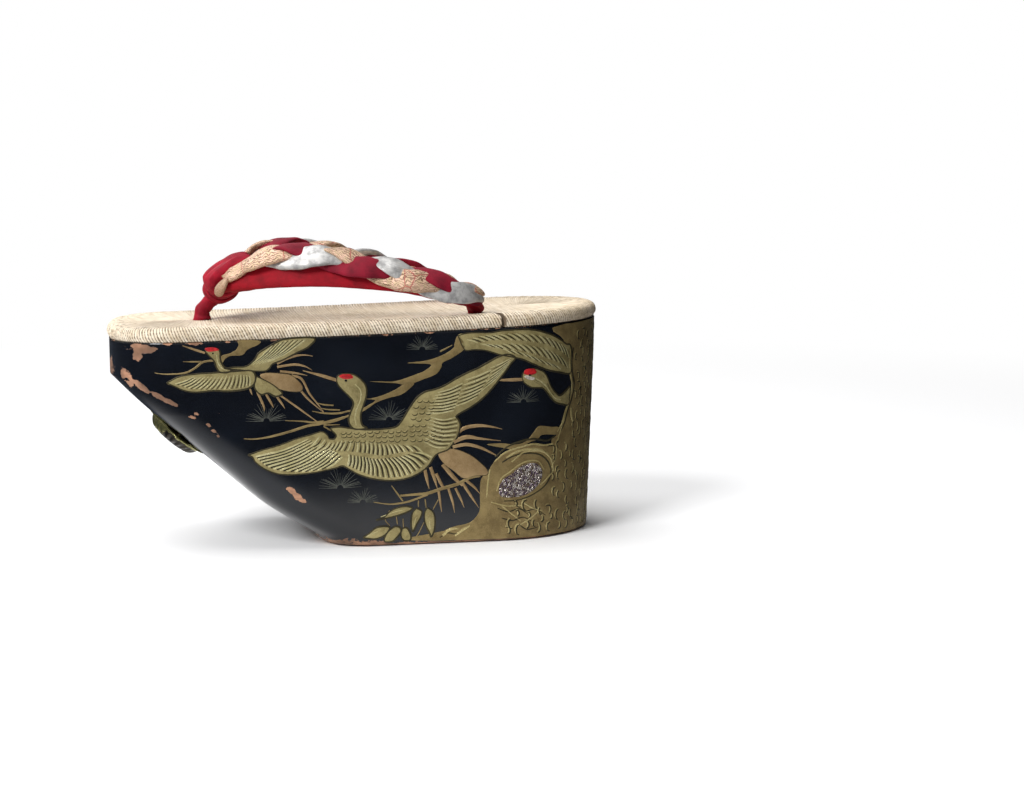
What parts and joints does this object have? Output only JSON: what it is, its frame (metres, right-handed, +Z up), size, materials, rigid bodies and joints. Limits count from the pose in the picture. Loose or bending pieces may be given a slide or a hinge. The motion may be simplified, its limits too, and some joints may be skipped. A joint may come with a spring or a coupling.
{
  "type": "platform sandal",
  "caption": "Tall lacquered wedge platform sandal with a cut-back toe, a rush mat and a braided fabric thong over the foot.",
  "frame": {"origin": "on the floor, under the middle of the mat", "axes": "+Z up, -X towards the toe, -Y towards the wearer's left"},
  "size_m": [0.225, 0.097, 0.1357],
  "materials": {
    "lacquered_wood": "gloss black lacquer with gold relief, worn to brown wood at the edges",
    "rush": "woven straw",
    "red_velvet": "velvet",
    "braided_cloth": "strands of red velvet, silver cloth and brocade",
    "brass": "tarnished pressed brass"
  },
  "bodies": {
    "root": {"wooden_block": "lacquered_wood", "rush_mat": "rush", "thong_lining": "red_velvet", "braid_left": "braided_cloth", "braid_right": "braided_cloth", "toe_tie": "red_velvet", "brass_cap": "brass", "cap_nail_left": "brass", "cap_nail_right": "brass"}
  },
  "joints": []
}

::::

Write the whole listing out again. Keep every line exactly as it is.

# Complete response
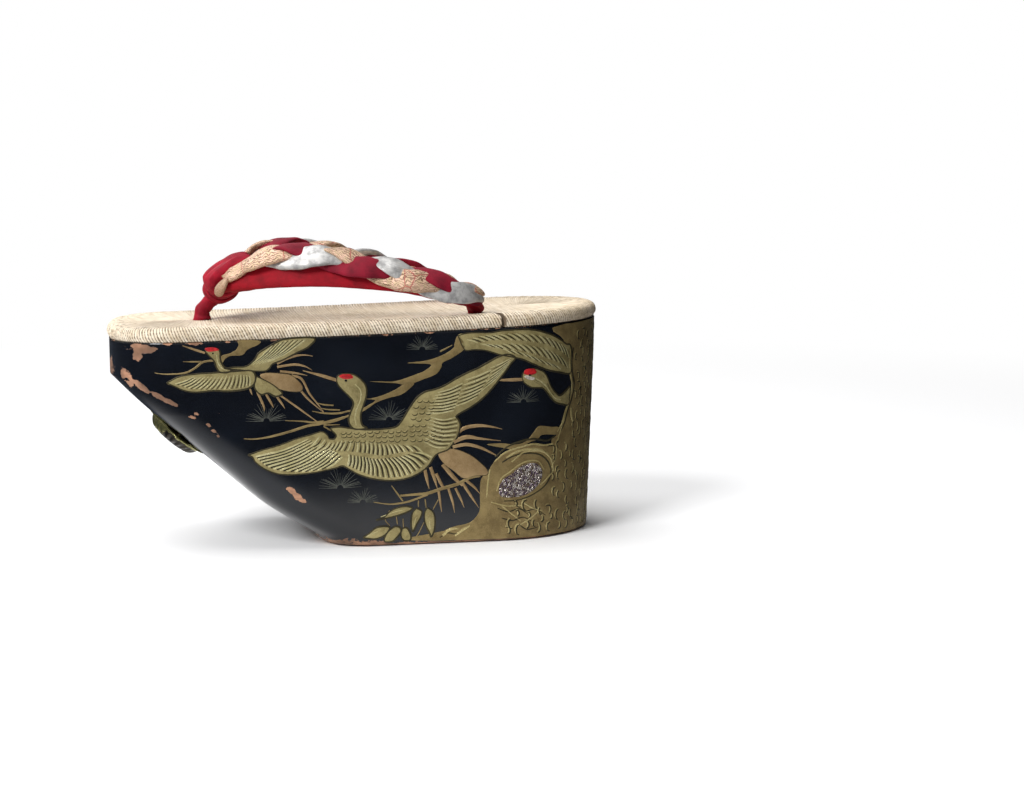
What parts and joints does this object have? Output only JSON: what it is, its frame (metres, right-handed, +Z up), size, materials, rigid bodies and joints. Limits count from the pose in the picture. Loose or bending pieces may be given a slide or a hinge. The motion may be simplified, its limits too, and some joints may be skipped. A joint may come with a spring or a coupling.
{
  "type": "platform sandal",
  "caption": "Tall lacquered wedge platform sandal with a cut-back toe, a rush mat and a braided fabric thong over the foot.",
  "frame": {"origin": "on the floor, under the middle of the mat", "axes": "+Z up, -X towards the toe, -Y towards the wearer's left"},
  "size_m": [0.225, 0.097, 0.1357],
  "materials": {
    "lacquered_wood": "gloss black lacquer with gold relief, worn to brown wood at the edges",
    "rush": "woven straw",
    "red_velvet": "velvet",
    "braided_cloth": "strands of red velvet, silver cloth and brocade",
    "brass": "tarnished pressed brass"
  },
  "bodies": {
    "root": {"wooden_block": "lacquered_wood", "rush_mat": "rush", "thong_lining": "red_velvet", "braid_left": "braided_cloth", "braid_right": "braided_cloth", "toe_tie": "red_velvet", "brass_cap": "brass", "cap_nail_left": "brass", "cap_nail_right": "brass"}
  },
  "joints": []
}